Design and optimization of the parameters of the key components for reed harvester

In the present, most of the domestic reed harvesters are still in the research and prototype stage, and there is not yet a model with mature technology, strong versatility and mass production. Some modified reed harvesters used in some places can partially solve the reed harvesting problem, but there are problems such as small cutting width, unstable harvesting quality and low operational efficiency that need further improvement. In the study, a reed harvester was designed to integrate with the cutting and conveying. The key components of reed harvester were analyzed to determine the working parameters of the upper stalk-guiding device, the reciprocating double-acting cutter and the three-layer chain conveyor.

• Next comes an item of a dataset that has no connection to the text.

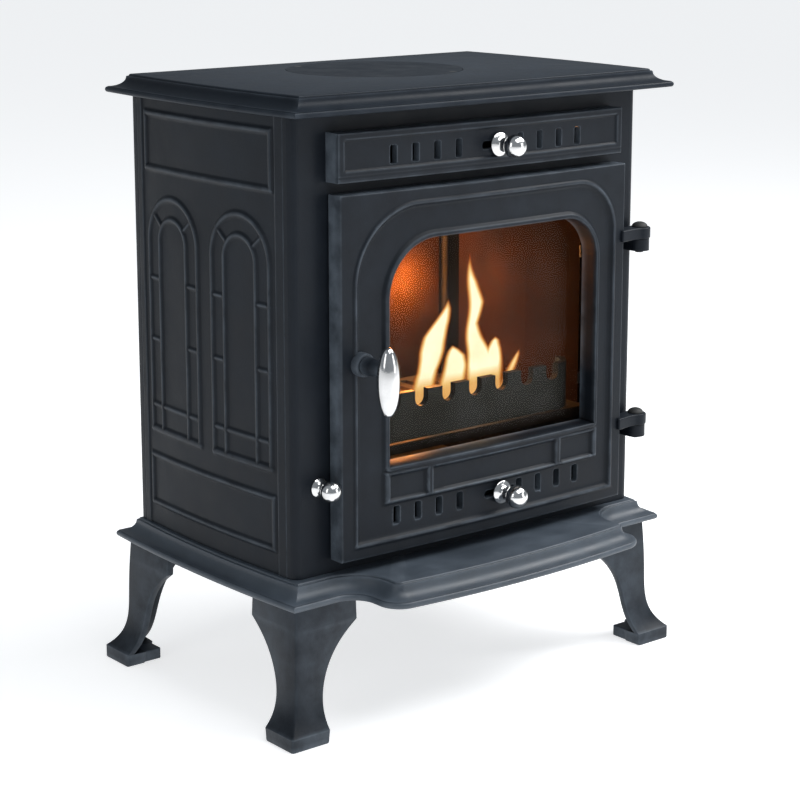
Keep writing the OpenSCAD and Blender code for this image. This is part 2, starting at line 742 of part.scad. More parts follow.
module glass_clip_screws() place() color(steel) at_clips() {
    rod_y(0, 0, 2, door_back - 8, glass_front + glass_t + 2);
    rod_y(0, 0, 3.5, glass_front + glass_t + 1.5, glass_front + glass_t + 4);
}
module door_air_slider() place() color(dark_iron)
    slider_plate(door_cx, slot_z, door_pocket_y + lift_gap, knob_x);
module door_air_knob() place() color(chrome)
    slider_knob(knob_x, slot_z, door_edge_y - front_bow - 0.3, door_pocket_y + lift_gap + 2.5);
module door_slider_guides() place() color(steel) slider_guides(door_cx, slot_z, door_pocket_y);
module hinge_pins() place() color(iron) for (z = hinge_z) {
    hinge_eye(z - 14, z + 13, pin_r);
    translate([hinge_x, hinge_y, z + 12 + lift_gap]) rotate_extrude()
        polygon(concat([[0, 0]], [for (p = arc(0, 0, 8, 0, 90, 8)) [p[0], p[1] * 0.6]]));
}

// --- door handle and latch ---

grip_y = -194;
module handle_shaft() place() color(iron) {
    rod_y(handle_x, handle_z, 5, door_edge_y - 12, front_y + 16);
    rod_y(handle_x, handle_z, 8, grip_y + 4, door_edge_y - 9 - lift_gap);
}
module handle_grip() place() color(chrome) difference() {
    translate([handle_x, grip_y, handle_z - 10]) rotate_extrude()
        polygon([for (i = [0:20]) let (a = -90 + 9 * i) [max(0, grip_r * cos(a)), grip_len / 2 * sin(a)]]);
    rod_y(handle_x, handle_z, 8, grip_y + 4, grip_y + 20);
}
cam_y = front_y + wall + lift_gap;
module latch_cam() place() color(steel) difference() {
    union() {
        rod_y(handle_x, handle_z, 8, cam_y, cam_y + 4);
        block([handle_x - 5, cam_y, handle_z - 24], [handle_x + 5, cam_y + 4, handle_z]);
    }
    rod_y(handle_x, handle_z, 5, cam_y - 1, cam_y + 6);
}
module latch_nut() place() color(steel) difference() {
    translate([handle_x, cam_y + 9, handle_z]) rotate([90, 0, 0]) cylinder(r = 7.5, h = 5, $fn = 6);
    rod_y(handle_x, handle_z, 5, cam_y, cam_y + 12);
}

top_plate();
top_blanking_plate();
blanking_plate_screws();
base_plate();
front_left_leg();
front_right_leg();
rear_left_leg();
rear_right_leg();
leg_bolts();
leg_nuts();
left_side_panel();
right_side_panel();
front_plate();
back_plate();
tie_rods();
tie_rod_nuts();
flue_collar();
collar_bolts();
left_firebrick();
right_firebrick();
rear_firebrick();
baffle_plate();
grate_frame();
grate();
riddling_rod();
riddling_knob();
log_retainer();
ash_pan();
ash_pan_handle();
airwash_panel();
airwash_panel_screws();
airwash_slider();
airwash_knob();
airwash_guides();
door_casting();
door_glass();
glass_gasket();
glass_clips();
glass_clip_screws();
door_rope_seal();
door_air_slider();
door_air_knob();
door_slider_guides();
hinge_pins();
handle_shaft();
handle_grip();
latch_cam();
latch_nut();
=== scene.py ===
"""Looks of a small cast-iron wood burning stove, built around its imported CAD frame."""
import math

import bmesh
import bpy
import numpy as np
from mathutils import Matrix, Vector

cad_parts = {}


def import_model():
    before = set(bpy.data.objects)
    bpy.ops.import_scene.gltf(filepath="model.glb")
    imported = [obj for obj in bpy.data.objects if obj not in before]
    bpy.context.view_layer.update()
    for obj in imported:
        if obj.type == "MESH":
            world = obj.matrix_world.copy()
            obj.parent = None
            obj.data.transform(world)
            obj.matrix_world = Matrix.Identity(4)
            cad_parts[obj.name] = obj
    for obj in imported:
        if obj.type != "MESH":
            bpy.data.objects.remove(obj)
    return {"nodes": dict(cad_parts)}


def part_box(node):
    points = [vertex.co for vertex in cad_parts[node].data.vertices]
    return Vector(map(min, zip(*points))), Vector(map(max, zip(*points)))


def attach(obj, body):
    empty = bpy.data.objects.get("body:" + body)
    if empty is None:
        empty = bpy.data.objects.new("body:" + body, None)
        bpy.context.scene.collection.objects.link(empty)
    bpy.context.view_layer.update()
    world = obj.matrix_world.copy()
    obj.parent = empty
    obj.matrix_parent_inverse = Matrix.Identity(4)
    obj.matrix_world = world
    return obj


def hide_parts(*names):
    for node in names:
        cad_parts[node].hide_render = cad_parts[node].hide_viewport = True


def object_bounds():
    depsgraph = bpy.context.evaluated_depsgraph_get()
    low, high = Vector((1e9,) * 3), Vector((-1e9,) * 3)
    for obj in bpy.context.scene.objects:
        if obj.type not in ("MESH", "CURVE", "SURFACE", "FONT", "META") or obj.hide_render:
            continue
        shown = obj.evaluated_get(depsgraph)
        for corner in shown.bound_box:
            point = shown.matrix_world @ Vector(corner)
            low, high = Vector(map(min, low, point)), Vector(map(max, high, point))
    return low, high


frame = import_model()
CAD = frame["nodes"]
cad_low, cad_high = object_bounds()

# Shapes are worked out in millimetres around the body's middle; MID is that middle's Y in metres.
BODY_D = 266.0
BODY_W = 430.0
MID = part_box("back_plate")[1].y - BODY_D / 2000
panel_low, panel_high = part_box("left_side_panel")
BODY_Z0, BODY_Z1 = panel_low.z * 1000, panel_high.z * 1000
SEAM_F, SEAM_B = (panel_low.y - MID) * 1000, (panel_high.y - MID) * 1000
FRONT_Y = -BODY_D / 2
BACK_Y = BODY_D / 2
SIDE_BOW = 6.5
FRONT_BOW = 5.0
STOVE_H = cad_high.z * 1000


# ---------------------------------------------------------------- mesh helpers
def world(p):
    """Millimetres around the body's middle to metres in the frame."""
    out = np.asarray(p, float) / 1000.0
    out[..., 1] += MID
    return out


def new_piece(name, verts, faces, body, material, node=(), slot=None, smooth=35.0):
    """A piece made from verts in mm, which rides on body and stands in for the CAD nodes in node."""
    me = bpy.data.meshes.new(name)
    me.from_pydata(world(verts).tolist(), [], [list(f) for f in faces])
    me.validate(clean_customdata=False)
    bm = bmesh.new()
    bm.from_mesh(me)
    if bm.calc_volume(signed=True) < 0:
        bmesh.ops.reverse_faces(bm, faces=bm.faces)
    bm.to_mesh(me)
    bm.free()
    ob = bpy.data.objects.new(name, me)
    bpy.context.scene.collection.objects.link(ob)
    finish_mesh(ob, material, smooth)
    if body:
        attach(ob, body)
    for n in node:
        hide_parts(n)
    return ob


def finish_mesh(ob, material, smooth=35.0):
    me = ob.data
    me.shade_smooth()
    me.set_sharp_from_angle(angle=math.radians(smooth))
    if material is not None:
        me.materials.clear()
        me.materials.append(material)


def bevel(ob, width_mm, segments=3, angle=32):
    m = ob.modifiers.new("edge_round", "BEVEL")
    m.width = width_mm / 1000
    m.segments = segments
    m.limit_method = "ANGLE"
    m.angle_limit = math.radians(angle)
    m.harden_normals = False
    m.use_clamp_overlap = True


def ring_bands(rings, count):
    """Vertices of closed rings of equal length, and the quads of the first count bands between them."""
    n = len(rings[0])
    verts = np.concatenate([np.asarray(r, float) for r in rings])
    faces = []
    for k in range(count):
        a, b = k * n, (k + 1) % len(rings) * n
        for i in range(n):
            j = (i + 1) % n
            faces.append((a + i, a + j, b + j, b + i))
    return verts, faces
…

Then, a quadratic orthogonal rotation combination test was designed to process the date by Design-Expert, where the failure rate, cutting efficiency and conveying rate were taken as the response indexes. An analysis was also made to explore the effects of forward speed, cutting speed, and chain conveying speed on the response index of the reed harvester. A regression mathematical model was established for the response indexes. The response surface method was then selected to implement the multi-objective optimization of the regression model. The results demonstrated that an optimal combination of operation parameters was achieved as follows: the forward speed was 0.85 m/s, the cutting speed was 1.40 m/s, and the chain conveying speed was 1.33 m/s, where the failure rate was 4.17%, the cutting efficiency was 44.21 plants/s, and the conveying rate was 93.60%. The optimized parameters were verified in the field on the reed harvester. In the field test, failure rate, cutting efficiency, and conveying rate were 4.38%, 43.82 plants/s, and 92.55%, respectively. The relative errors with the optimized values were 9.8%, 5%, and 1.1%, respectively. The results of the study provide a theoretical basis for the control of operating parameters and improved design of reed harvesting implements.